I have also been having a recurring dream that is getting on my nerves. I really believe myself to be incredibly fortunate. I have good health, a good marriage and friends and family who love me. SOF and I live a relatively simple life and are able to afford the things we really enjoy.

But my recurring dream is always about not making it as an academic. Yes, I teach college every semester, and I mold young minds (hah), but I do so as one of the migrant workers of higher ed. As an adjunct, I teach contract by contract, semester by semester. I am scheduled for next semester, but nothing has been signed, for example. Higher ed isn't what we imagine. It is more about revenue than teaching, and that makes it hard on those who teach. And even harder on those who teach as adjuncts.

Part of the difficulty is relating to tenured faculty. My friend M refers to academia as a cult, and notes that when those in the cult look at those outside the cult with a puzzled face--why are you not inside with us? Can't tell you how many times I have experienced that. People who landed a job right out of grad school look at people like me, and probably think there is something wrong with me. I can't be that good or else I would have landed as they did. I also have more than one friend inside who is painfully aware of the capricious nature of academic jobs. But even some of those lose that awareness the longer they are inside. They become consumed with the stuff that people talk about--committees, tenure, grad students, the bad administration, etc. And they talk about those things as if they are givens.

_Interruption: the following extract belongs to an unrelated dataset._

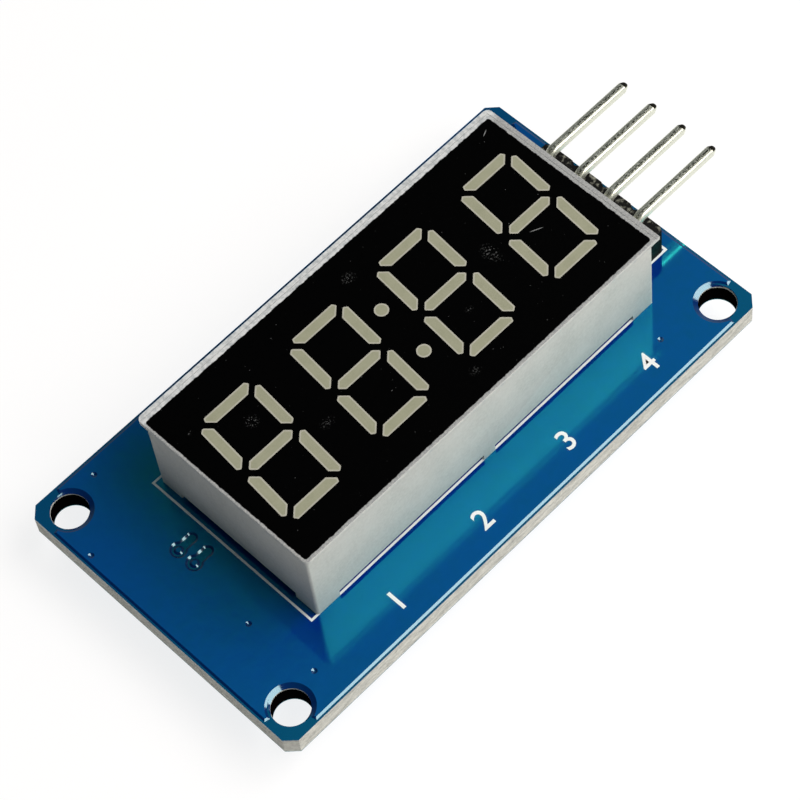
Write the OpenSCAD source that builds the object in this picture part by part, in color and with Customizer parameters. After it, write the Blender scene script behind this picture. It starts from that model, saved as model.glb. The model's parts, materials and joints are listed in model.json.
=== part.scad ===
// Four digit seven segment display module.
// A circuit board carries the display body, a driver chip with its small parts and a bent pin header.
// The origin is the centre of the four mounting holes on the board's underside. +X points along
// the header pins, +Y to the top of the digits and +Z out of the display's face.

/* [Circuit board] */
// Thickness of the board
board_t = 1.6; // [1:0.1:2.4]
// Board length beyond the plain end of the display
end_margin = 7.24; // [6:0.02:12]
// Board width beyond the display on the side below the digits
near_margin = 4.95; // [4:0.05:8]
// Board width beyond the display on the side above the digits
far_margin = 4.65; // [4:0.05:8]
// Leg of the small cut at each board corner
corner_cut = 0.7; // [0.2:0.1:1.2]
// Diameter of the mounting holes
mount_d = 2.5; // [2:0.1:3]
// Distance from a mounting hole's centre to both of its board edges
mount_inset = 1.9; // [1.8:0.1:2.4]

/* [Digits] */
// Overall height of a digit
digit_h = 9.2; // [8:0.1:11]
// Overall width of an upright digit
digit_w = 4.82; // [4.2:0.02:5.2]
// Distance between the centres of neighbouring digits
digit_pitch = 7.54; // [7.2:0.02:9]
// Width of a segment's bar
stroke = 0.79; // [0.6:0.01:1]
// Lean of the digits from upright, in degrees
slant = 5.1; // [0:0.1:8]
// Gap between two segments at a digit's corners
segment_gap = 0.41; // [0.3:0.01:0.6]
// Gap between the middle segment and its neighbours
waist_gap = 0.45; // [0.3:0.01:0.6]
// How far the tip of a segment is cut back from the digit's outline
tip_cut = 0.27; // [0.1:0.01:0.35]
// Radius of a segment's corners
segment_r = 0.1; // [0.04:0.01:0.14]
// Diameter of a colon dot
dot_d = 0.95; // [0.6:0.05:1.3]
// Distance between the two colon dots along the digit's height
dot_spacing = 4.0; // [3:0.1:5]

/* [Display body] */
// Height of the display's face above the board
display_h = 7.0; // [6:0.1:10]
// Face left above and below the digits
face_border = 2.4; // [1.8:0.1:4]
// Shift of the digits along the face, from its centre
digit_shift_x = 0.17; // [-0.3:0.01:0.3]
// Shift of the digits across the face, from its centre
digit_shift_y = 0.05; // [-0.3:0.01:0.3]
// Wall around the resin in the back of the housing
housing_wall = 1.0; // [0.7:0.1:1.4]
// Radius of the housing's upright edges
housing_r = 0.2; // [0.1:0.05:0.5]
// Length of each foot at a housing corner
foot_l = 1.9; // [1.5:0.1:3]
// Length of the foot in the middle of a long wall
mid_foot_l = 1.0; // [0.6:0.1:2]
// Height of the gap between the feet
foot_h = 0.65; // [0.2:0.05:0.8]
// Depth of the housing's back that the resin leaves empty
resin_recess = 0.75; // [0.5:0.05:0.9]
// Thickness of the resin
resin_t = 0.65; // [0.5:0.05:1.2]
// Thickness of the board that carries the light chips
led_board_t = 1.0; // [0.6:0.1:1.2]
// Side of a light chip
die_w = 0.3; // [0.2:0.05:0.4]
// Height of a light chip
die_h = 0.12; // [0.08:0.02:0.2]

/* [Front film] */
// Thickness of the film on the face
film_t = 0.3; // [0.1:0.05:0.5]
// Film beyond the housing on the sides where it is nearly flush
film_flush = 0.08; // [0:0.02:0.3]
// Film beyond the housing at the header end
film_over_x = 0.6; // [0:0.05:0.8]
// Film beyond the housing above the digits
film_over_y = 0.72; // [0:0.02:0.8]
// Radius of the film's corners
film_r = 0.4; // [0.1:0.05:0.8]

/* [Display leads] */
// Diameter of a lead
lead_d = 0.5; // [0.4:0.05:0.6]
// Distance between leads in a row
lead_pitch = 2.54; // [2:0.01:3]
// Distance between the two rows of leads
lead_rows = 10.16; // [9:0.02:11]
// Length of a lead below the circuit board
lead_tail = 1.7; // [1.2:0.1:2]
// Diameter of the plated holes for the leads
lead_hole_d = 0.9; // [0.8:0.05:1.2]
// Diameter of a solder pad
pad_d = 1.5; // [1.3:0.05:1.8]
// Height of a solder cone
solder_h = 0.8; // [0.5:0.05:1.1]

/* [Pin header] */
// Width of the square header pins
pin_w = 0.64; // [0.5:0.02:0.7]
// Distance between header pins
pin_pitch = 2.54; // [2.2:0.01:3]
// Depth of the header body, along the board's length
header_w = 2.5; // [2:0.1:3]
// Height of the header body
header_h = 2.54; // [2:0.02:3]
// Depth of the notches between the header's cells
header_notch = 0.35; // [0.1:0.05:0.5]
// Gap between the header body and the display
header_gap = 0.9; // [0.7:0.1:2]
// Board left between the header body and the board's edge
header_land = 1.2; // [0.5:0.1:2]
// Place of the header across the board, from the board's centre
header_y = 0.35; // [-1:0.05:1]
// Height of the pins' level stretch above the header body, to its middle
pin_rise = 1.14; // [1:0.02:2]
// Inner radius of the bend in a pin
pin_bend_r = 0.35; // [0.2:0.05:0.6]
// Length of a pin beyond the board's edge
pin_reach = 5.0; // [3:0.05:8]
// Length of the taper at a pin's tip
pin_taper = 0.4; // [0.2:0.05:0.9]
// Width of a pin at its tip
pin_tip_w = 0.35; // [0.2:0.05:0.45]
// Length of a pin below the circuit board
pin_tail = 1.9; // [1.3:0.1:2.2]
// Diameter of the plated holes for the header pins
pin_hole_d = 1.1; // [1.05:0.05:1.3]

/* [Driver chip] */
// Length of the chip's body beyond the middle of its last leads, at both ends
chip_end = 0.69; // [0.4:0.01:1.2]
// Width of the chip's body
chip_w = 7.5; // [6:0.1:8]
// Thickness of the chip's body
chip_t = 2.3; // [2:0.05:2.5]
// Gap between the chip's body and the circuit board
chip_standoff = 0.1; // [0.05:0.05:0.2]
// Slope of the chip's sides, as the inward lean of each half
chip_draft = 0.12; // [0.05:0.01:0.2]
// Distance from the chip's leads to the display's nearest solder pads
chip_gap = 2.1; // [1:0.1:2.5]
// Distance from the chip's body to the heel of a lead's foot
chip_shoulder = 0.65; // [0.5:0.05:1]
// Distance between the chip's leads
chip_pitch = 1.27; // [1.2:0.01:1.3]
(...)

But those of us outside the cult wonder. Maybe it is because, ultimately, I wasn't good enough. I don't know. And maybe that is the recurring dream--the fear that ultimately, I wasn't good enough to make it.

I am going to call a therapist tomorrow and see what we can do with this.

5 comments:

Alison said...

I completely understand this feeling. In my field, there are approximately three open tenure-track positions each year in the US. There are seven of us who should be graduating together in my program alone. All of the students graduating this year are competing with each other for the exact same jobs, and chances are, none of them will get one. The advice we're given? Head to universities in Africa or Europe. Odds are, there won't be enough adjunct positions for us, either. I worry that I'm working towards a degree to take a job completely unrelated to anything I'm doing now. I have to try to convince myself that I'm doing this because I love the subject, as I don't think there will be anything for me at the end of this. And I'm going to have to learn to be okay with that.

Streak said...

Alison, don't let my funk get in your way. :)

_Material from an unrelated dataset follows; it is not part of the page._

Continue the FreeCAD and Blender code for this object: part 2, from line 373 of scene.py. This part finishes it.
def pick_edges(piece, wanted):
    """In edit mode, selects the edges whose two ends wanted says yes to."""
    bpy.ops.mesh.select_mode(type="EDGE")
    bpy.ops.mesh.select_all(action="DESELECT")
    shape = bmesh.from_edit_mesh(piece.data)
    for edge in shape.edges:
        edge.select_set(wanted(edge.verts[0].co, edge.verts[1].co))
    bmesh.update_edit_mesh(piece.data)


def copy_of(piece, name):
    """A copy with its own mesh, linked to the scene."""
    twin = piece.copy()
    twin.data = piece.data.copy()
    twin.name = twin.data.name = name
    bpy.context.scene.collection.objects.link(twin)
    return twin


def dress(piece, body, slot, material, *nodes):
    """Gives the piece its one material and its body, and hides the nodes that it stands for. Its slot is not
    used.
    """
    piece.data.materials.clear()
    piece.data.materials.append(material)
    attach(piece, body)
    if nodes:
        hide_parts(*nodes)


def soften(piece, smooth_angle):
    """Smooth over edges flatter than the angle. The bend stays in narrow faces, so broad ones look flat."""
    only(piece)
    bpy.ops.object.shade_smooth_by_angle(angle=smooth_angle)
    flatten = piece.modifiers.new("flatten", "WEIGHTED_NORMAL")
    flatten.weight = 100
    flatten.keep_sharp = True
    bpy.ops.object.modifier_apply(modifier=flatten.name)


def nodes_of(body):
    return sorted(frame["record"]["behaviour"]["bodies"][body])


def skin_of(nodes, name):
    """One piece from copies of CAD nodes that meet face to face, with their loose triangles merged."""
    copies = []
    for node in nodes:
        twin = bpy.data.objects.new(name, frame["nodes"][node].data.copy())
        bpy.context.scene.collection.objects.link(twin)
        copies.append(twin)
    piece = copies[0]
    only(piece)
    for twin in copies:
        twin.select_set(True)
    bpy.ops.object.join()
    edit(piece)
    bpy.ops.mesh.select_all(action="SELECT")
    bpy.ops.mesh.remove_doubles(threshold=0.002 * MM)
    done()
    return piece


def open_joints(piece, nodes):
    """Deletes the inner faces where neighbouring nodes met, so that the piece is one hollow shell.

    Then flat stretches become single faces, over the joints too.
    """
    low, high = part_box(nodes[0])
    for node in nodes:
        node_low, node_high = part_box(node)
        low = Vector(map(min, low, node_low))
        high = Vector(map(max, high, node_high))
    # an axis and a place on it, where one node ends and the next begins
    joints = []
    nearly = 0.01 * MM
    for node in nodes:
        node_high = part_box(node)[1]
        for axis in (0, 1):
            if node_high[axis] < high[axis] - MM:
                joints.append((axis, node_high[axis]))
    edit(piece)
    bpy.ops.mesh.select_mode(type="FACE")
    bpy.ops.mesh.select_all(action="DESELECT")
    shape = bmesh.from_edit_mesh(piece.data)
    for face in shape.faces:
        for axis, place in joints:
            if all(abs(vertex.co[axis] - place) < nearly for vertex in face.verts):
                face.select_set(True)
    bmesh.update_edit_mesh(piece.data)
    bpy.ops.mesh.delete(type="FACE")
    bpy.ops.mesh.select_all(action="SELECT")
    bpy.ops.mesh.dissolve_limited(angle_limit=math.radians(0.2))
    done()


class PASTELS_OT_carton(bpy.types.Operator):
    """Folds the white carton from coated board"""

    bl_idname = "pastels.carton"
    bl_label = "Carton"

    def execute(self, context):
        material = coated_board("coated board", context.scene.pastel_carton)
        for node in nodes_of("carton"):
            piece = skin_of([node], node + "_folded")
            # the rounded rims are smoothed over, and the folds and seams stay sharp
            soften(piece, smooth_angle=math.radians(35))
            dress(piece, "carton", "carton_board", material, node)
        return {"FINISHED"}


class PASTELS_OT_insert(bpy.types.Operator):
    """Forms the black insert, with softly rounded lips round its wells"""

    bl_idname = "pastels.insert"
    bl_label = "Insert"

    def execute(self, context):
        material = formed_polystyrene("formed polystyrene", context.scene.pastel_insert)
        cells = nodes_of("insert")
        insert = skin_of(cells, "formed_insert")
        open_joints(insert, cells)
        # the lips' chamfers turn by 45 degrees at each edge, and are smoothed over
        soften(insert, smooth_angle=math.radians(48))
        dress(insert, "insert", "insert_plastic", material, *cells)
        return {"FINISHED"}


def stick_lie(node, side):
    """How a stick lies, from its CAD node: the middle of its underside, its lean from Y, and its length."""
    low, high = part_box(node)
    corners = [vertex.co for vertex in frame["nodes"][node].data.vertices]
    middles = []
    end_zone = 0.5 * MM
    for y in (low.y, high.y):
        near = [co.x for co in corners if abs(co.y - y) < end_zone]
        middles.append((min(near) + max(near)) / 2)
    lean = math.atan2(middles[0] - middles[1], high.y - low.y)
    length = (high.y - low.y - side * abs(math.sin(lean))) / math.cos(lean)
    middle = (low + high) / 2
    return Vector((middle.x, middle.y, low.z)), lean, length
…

ANewAnglican@gmail.com said...

A great, heartfelt post that touches a nerve. You're not alone. More on this offline . . .

Bob said...

My fall funk isn't related to my job (that's an all year funk.) My answer to the seasonal stuff is to drink more seasonal beer.

leighton said...

I left adjunct teaching after a year because I couldn't pay my bills without putting my student loans in income-sensitive repayment status. I never felt any discrimination from the tenured professors - mostly they were grateful that I was around so they didn't have to teach my classes. (Also, many of them knew me from my undergrad days.) But it isn't a job that's designed with sustainability for the teacher in mind, that's for sure.

FWIW, not sure there's anything wrong with not making it, either. I washed out of my doctoral program with a terminal master's because I was tired of spending 70 hours a week doing homework sets. Somehow life has gone on.